Concerning holding moulding for biscut cuts, Woodcraft (woodcraft,com) sells what they call a Biscut Master (for $90). It has the same limitations as the Biscut Cutter itself--it wasn't designed for picture framing. However, where it can be used it does a good job.
I understand. Very clever. If I used a moulding less than 1.75 wide could I mark the surface I am using. And, by extrapolation, could there be a permanent scale on that surface? I wonder if this is the way to have a permanent set up? One flat piece of wood with a scale and different thickness jigs to adjust the height of the cut. The other ideas are good but this seems like it is most conducive to a permanent set up.
I use the ryobi for multi angle frame joining. I just tack a couple pieces of scrap strainer bar to a work table top at the correct angle, hold the moulding against one strainer bar and use the other strainer bar as a guide for the tool----zip-zip; move one strainer bar for the other ends of moulding---zip-zip; then into an adjustable vise. works great for me.

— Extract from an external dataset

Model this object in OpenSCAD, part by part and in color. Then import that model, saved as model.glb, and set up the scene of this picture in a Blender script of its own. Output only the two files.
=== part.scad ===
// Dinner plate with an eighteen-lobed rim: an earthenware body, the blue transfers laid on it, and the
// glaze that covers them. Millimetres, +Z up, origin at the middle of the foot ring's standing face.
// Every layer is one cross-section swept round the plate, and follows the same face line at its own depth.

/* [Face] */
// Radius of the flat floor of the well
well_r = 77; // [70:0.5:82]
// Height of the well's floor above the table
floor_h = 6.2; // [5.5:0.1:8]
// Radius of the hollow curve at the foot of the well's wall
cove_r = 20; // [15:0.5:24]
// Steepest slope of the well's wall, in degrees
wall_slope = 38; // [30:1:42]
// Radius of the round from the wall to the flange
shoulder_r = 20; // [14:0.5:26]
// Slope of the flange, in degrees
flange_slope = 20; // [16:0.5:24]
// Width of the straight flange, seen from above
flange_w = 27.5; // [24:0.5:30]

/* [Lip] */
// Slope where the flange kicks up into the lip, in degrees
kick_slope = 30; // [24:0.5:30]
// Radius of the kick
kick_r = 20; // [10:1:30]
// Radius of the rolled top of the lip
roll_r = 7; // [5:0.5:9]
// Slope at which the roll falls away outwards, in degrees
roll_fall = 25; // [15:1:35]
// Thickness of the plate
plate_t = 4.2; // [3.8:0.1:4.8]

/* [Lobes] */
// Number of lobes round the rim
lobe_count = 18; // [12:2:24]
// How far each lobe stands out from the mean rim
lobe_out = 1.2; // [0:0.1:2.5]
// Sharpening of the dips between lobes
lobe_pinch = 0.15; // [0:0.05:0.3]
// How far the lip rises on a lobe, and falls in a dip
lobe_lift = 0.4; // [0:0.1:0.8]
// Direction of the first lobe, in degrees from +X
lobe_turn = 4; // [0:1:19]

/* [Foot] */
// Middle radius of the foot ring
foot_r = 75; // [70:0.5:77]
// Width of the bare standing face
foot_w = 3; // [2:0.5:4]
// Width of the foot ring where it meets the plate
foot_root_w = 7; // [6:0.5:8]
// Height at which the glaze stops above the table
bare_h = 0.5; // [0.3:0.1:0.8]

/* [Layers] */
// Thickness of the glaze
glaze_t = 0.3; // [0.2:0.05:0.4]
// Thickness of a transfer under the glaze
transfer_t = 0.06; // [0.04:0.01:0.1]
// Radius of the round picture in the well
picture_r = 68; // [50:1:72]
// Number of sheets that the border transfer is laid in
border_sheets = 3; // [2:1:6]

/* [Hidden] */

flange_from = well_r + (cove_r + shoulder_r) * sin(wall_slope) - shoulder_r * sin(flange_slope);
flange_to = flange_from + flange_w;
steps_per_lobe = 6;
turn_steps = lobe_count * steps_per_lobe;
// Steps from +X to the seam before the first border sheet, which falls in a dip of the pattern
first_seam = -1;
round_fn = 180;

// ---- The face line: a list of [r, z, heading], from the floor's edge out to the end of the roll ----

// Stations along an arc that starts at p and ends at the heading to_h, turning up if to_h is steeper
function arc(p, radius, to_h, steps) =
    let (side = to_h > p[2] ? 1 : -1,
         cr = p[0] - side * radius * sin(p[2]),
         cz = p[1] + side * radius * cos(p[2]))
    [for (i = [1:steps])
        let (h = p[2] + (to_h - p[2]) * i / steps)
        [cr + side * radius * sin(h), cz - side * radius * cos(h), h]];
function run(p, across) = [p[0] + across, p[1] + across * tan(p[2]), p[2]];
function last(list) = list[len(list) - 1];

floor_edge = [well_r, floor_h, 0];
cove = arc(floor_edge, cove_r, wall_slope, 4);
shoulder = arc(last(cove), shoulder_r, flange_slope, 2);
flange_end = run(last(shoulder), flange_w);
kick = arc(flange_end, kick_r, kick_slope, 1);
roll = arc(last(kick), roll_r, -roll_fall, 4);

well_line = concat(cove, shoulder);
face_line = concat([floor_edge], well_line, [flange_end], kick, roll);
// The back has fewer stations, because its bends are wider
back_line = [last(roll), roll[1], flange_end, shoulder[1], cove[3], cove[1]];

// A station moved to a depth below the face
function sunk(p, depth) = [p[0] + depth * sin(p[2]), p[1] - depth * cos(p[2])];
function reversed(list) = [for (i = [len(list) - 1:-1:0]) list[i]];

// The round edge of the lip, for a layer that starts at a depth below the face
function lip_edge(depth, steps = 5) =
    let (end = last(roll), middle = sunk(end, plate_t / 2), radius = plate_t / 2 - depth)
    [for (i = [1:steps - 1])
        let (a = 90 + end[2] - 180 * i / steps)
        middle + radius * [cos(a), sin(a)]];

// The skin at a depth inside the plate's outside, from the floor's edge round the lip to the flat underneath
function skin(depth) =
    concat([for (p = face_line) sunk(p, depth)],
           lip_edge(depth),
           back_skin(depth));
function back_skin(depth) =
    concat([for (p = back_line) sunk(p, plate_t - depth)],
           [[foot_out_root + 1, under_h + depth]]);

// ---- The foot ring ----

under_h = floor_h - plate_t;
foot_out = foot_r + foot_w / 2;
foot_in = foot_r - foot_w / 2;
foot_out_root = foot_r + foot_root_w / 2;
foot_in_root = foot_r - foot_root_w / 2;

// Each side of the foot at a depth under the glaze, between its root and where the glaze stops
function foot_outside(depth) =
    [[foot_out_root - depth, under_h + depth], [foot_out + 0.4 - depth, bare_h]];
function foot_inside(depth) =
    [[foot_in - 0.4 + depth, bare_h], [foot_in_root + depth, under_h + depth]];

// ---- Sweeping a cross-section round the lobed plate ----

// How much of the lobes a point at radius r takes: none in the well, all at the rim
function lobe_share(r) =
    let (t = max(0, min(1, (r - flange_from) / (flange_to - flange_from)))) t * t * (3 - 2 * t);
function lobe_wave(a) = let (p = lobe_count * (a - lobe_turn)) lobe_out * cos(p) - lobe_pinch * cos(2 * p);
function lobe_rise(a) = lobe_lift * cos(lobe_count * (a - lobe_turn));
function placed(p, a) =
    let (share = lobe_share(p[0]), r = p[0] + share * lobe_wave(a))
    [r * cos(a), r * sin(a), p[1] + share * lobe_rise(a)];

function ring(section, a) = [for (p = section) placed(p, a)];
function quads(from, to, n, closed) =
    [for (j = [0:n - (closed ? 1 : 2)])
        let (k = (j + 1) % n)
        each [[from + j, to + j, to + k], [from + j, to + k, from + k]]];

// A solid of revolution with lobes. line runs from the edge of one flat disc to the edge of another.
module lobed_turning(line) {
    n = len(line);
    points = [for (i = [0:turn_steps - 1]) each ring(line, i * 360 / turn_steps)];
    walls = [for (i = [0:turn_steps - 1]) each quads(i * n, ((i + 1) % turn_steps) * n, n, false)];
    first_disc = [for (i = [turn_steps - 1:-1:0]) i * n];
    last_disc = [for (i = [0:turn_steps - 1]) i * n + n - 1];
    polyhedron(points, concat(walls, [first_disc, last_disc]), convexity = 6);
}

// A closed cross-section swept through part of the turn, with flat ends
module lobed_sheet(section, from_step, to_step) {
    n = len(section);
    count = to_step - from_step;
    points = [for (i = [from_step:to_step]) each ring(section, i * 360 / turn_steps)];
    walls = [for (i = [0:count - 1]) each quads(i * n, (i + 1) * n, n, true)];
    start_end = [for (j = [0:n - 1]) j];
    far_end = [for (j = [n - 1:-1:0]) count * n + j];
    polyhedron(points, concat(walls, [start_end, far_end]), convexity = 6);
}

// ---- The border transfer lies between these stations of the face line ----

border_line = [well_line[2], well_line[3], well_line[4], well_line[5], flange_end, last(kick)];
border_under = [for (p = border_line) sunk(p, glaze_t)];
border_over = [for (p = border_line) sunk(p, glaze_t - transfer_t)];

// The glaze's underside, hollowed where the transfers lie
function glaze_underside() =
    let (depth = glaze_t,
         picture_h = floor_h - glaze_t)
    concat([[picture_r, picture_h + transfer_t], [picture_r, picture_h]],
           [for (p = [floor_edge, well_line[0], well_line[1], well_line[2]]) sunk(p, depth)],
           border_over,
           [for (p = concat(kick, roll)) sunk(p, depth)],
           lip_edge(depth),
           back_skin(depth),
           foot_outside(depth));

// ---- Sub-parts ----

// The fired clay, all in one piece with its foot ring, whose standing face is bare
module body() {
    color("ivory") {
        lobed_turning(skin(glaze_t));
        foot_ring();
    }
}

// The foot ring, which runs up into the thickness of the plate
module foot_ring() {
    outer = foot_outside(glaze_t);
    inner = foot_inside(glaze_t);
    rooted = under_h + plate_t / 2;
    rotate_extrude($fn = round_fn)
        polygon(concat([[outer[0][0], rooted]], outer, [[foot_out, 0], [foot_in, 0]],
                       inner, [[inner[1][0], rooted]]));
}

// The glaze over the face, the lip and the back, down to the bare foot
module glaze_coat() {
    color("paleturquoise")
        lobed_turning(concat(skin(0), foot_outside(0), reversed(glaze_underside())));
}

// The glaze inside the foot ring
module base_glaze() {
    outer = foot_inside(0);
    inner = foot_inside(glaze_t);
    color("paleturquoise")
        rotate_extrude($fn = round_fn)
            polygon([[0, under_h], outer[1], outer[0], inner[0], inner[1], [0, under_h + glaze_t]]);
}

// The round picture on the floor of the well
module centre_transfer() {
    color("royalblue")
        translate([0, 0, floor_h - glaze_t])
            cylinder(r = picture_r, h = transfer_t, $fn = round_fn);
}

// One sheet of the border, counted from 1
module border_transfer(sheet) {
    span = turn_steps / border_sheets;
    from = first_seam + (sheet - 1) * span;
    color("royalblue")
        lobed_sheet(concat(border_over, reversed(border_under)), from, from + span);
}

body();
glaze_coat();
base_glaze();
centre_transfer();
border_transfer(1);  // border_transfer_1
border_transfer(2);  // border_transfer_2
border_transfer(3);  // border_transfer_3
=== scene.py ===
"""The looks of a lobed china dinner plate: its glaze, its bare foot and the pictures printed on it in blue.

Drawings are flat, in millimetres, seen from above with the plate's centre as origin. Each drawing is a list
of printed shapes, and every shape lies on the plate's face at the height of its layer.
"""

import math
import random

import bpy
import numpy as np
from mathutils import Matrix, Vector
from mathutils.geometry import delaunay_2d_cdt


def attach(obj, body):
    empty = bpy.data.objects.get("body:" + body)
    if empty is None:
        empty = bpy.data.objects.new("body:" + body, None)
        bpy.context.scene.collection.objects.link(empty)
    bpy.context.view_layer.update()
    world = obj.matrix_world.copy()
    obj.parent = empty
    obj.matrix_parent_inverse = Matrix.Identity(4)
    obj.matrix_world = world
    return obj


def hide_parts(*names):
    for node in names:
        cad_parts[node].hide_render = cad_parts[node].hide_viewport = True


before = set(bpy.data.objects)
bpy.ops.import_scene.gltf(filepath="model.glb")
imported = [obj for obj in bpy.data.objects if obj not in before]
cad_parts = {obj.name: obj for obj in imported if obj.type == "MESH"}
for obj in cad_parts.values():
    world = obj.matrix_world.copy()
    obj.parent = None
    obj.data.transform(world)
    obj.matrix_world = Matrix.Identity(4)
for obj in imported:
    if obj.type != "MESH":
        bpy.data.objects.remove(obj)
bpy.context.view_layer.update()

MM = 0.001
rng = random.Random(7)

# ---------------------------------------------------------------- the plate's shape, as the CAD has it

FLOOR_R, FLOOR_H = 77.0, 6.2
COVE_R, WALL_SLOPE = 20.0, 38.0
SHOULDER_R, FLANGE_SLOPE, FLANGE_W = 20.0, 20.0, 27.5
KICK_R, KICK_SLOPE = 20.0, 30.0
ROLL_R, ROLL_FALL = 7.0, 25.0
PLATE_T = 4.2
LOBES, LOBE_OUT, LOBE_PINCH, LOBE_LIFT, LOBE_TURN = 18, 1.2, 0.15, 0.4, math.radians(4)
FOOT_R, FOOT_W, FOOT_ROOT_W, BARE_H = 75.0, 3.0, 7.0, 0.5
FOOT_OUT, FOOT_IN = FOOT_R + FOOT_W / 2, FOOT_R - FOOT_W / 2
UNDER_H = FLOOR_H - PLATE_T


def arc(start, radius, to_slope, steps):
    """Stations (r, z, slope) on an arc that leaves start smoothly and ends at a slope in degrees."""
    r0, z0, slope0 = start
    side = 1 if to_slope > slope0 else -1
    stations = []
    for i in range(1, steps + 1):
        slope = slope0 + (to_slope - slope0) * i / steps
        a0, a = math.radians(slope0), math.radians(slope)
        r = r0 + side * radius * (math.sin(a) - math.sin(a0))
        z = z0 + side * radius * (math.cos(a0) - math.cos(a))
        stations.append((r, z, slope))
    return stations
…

I jerrybuilt a joiner table combining Ron and Frank's set ups. It needs a few refinements such a sliding fence. But lo and behold I cannot find any biscuits size R3 (1"). Ryobi is sold only in Home Depot now but the two near me don't sell the detail joiner or the biscuits. Woodworkers Warehouse sells the biscuits but they told me all the stores are out of those biscuits until at least March. Does anyone know a mail order or internet source for those biscuits?
I got the R3 biscuits from Sears. I'm going to test the prototype and if it works well, I'll start making the final version within a few weeks. If I do it, I'll post it in the homemade framing section. Thanks to all for the advice and assistance.